For the uninitiated, that’s the center of Wayne County, Michigan. Otherwise known as Detroit.
But it isn’t a turnkey deal. Many of the homes lack water heaters and furnaces, need new roofs and windows, not to mention kitchen appliances and fixtures, and could do with a new coat of paint. Rehab on the properties must also begin within 30 days after getting the deed and the front door keys.
So would flipping the house, even if you bought it for a few thousand dollars, turn a profit? Given that the average sales price of homes in the English Village neighborhood on Zillow.com is just $48,000, one veteran “flipper” says no.
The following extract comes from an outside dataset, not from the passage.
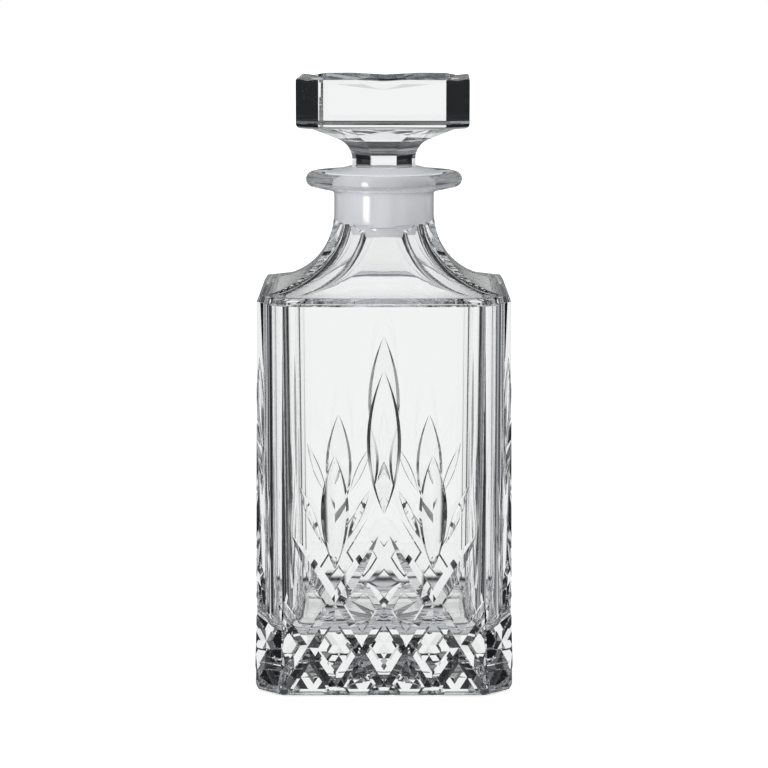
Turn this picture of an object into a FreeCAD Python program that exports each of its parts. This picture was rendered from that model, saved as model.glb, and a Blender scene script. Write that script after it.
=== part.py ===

Buyers also need to be aware that they could be on the hook for as much as $5,000 to $10,000 in property taxes a year even though the properties are distressed, said John Dingell III, a scrap metal dealer in Detroit and the son of former Michigan Congressman John Dingell, in a phone interview.
So if it looks too good to be true… that’s because it’s Detroit. There’s a reason people are fleeing Detroit and it’s not just the high crime.
Most of Detroit does not pay property taxes which means the bankrupt city relies on the limited number that do.
“Have you ever thought you’d see the mayor and council working together?,” says the voice on a Detroit radio ad.
No, we didn’t. But this ad, set to hit Detroit radio airwaves April 21st features both Mayor Mike Duggan and City Council President Brenda Jones.
The ad showcases the website buildingdetroit.org which features 12 city-owned properties in East English Village, each home waiting for an owner as long as they are willing to rehab the property and move in.
Mike Duggan: NOT REALLY. THIS IS MIKE DUGGAN AND IT IS A NEW DAY IN DETROIT. INSTEAD OF JUST KNOCKING DOWN OUR VACANT HOMES, WE’RE SAVING THE BEST. DETROIT LAND BANK IS SELLING THEM TO THOSE WHO BELIEVE IN DETROIT’S FUTURE AND OUR WEBSITE BUILDINGDETROIT.ORG
Nobody will buy that. Not even for a dollar.